Fantastic Negrito – The Last Days of Oakland

last days of oakland

Title: The Last Days of Oakland

Artist: Fantastic Negrito

Label: Blackball Universe

Formats: CD, LP, MP3

Release Date: June 3, 2016

 

 

Perhaps best known as the 2015 winner of NPR’s Tiny Desk Contest for his song “Lost in a Crowd,” Oakland-based Fantastic Negrito releases an album that is steeped in the blues and simultaneously strikingly contemporary.  Xavier Dphrepaulezz, who uses “Fantastic Negrito” as his stage name, has had a career rocked with the ups and downs of the entertainment industry—rising to, and falling from, a disastrous brush with stardom in the 1990s, undergoing a crippling hand injury after a car accident, and settling down for awhile. The stage persona of Fantastic Negrito represents a return to the entertainment business, on his own terms this time around.

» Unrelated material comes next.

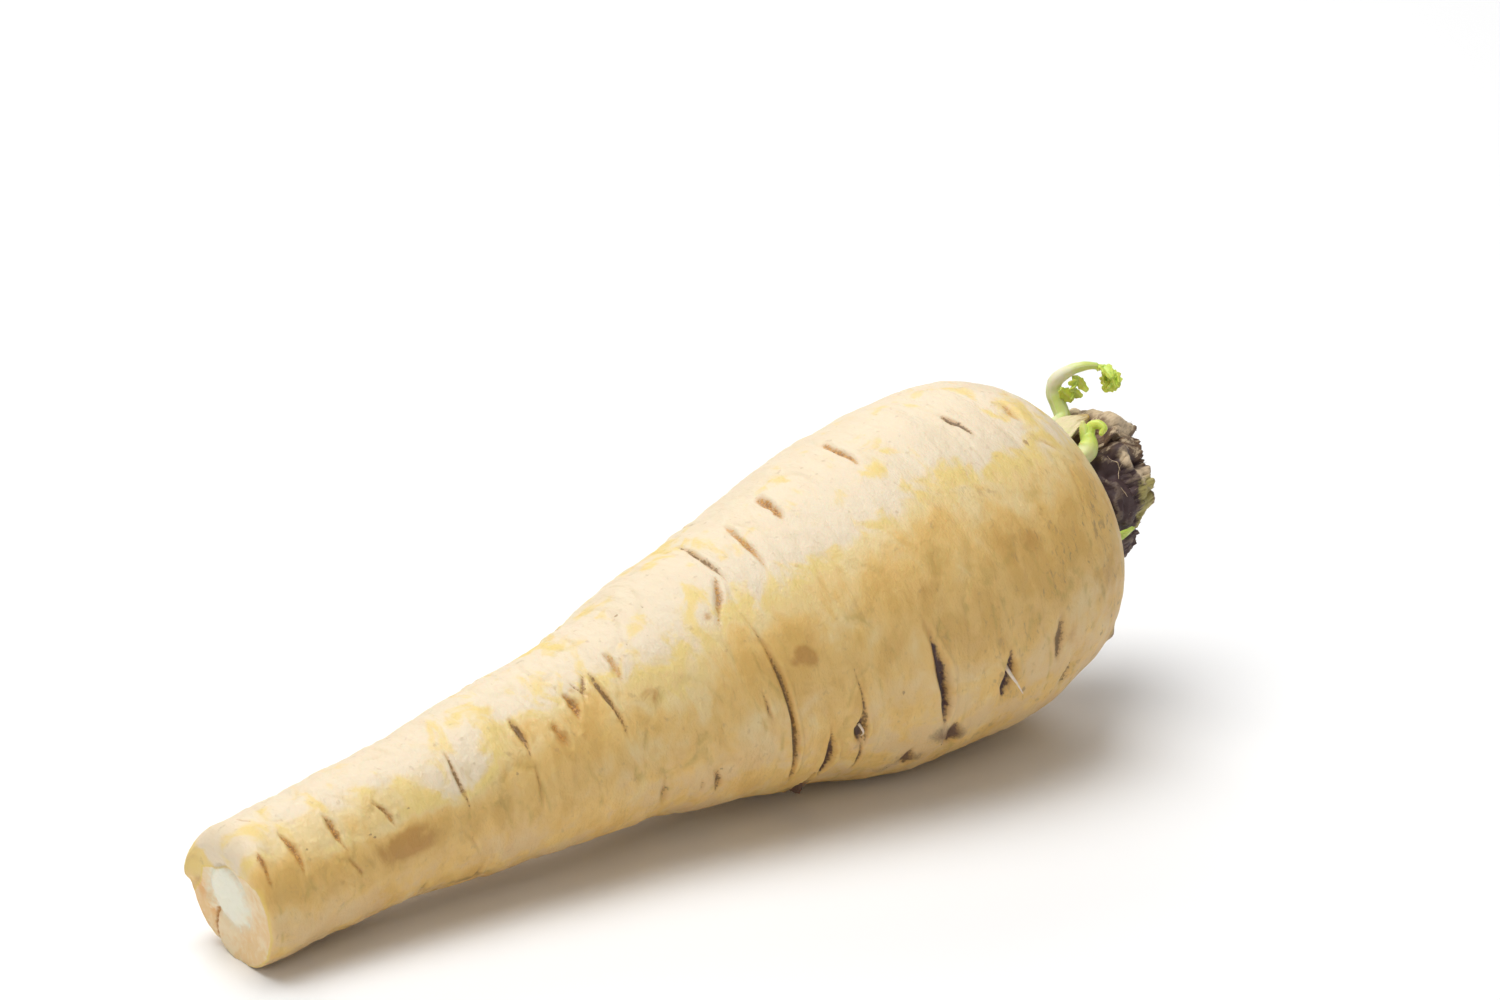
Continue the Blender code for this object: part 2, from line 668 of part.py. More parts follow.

And what a return—The Last Days of Oakland is an album with sprawling ambitions that delivers.  One more in a year of highly personal releases that document broader societal problems, Fantastic Negrito’s songs deal with class and poverty (“Working Poor,” “Hump Through the Winter”), race, and redemption (“Nothing Without You”).  The record is also diverse sonically, but it’s useful to compare the combination of blues sound and punk spirit that animates The Last Days of Oakland with the blues punk of groups like the White Stripes. In fact, Negrito takes a number of cues from Jack White, from vintage blues guitar playing to minimalistic 4-on-the-floor arrangements—“Rant Rushmore” could easily have appeared on Icky Thump, although Negrito draws a bit more gospel into the mix than White would have. Comparisons to earlier alt-rockers are not remiss either.  Fantastic Negrito’s version of the traditional song “In the Pines” (recorded by everyone and his brother, but perhaps made most famous by Leadbelly), channels Kurt Cobain’s rendition of the song as “Where Did You Sleep Last Night” on Nirvana’s 1993 MTV Unplugged, keeping Cobain’s raw emotionalism, but fleshing out the orchestration with a full band, electric guitars, and keyboards.

On The Last Days of Oakland, we hear a musician who has clearly paid his dues.  Fantastic Negrito knows his sound and has found his voice as a singer, songwriter and guitarist.  This is a definitive performance from a rocker with a few bones to pick.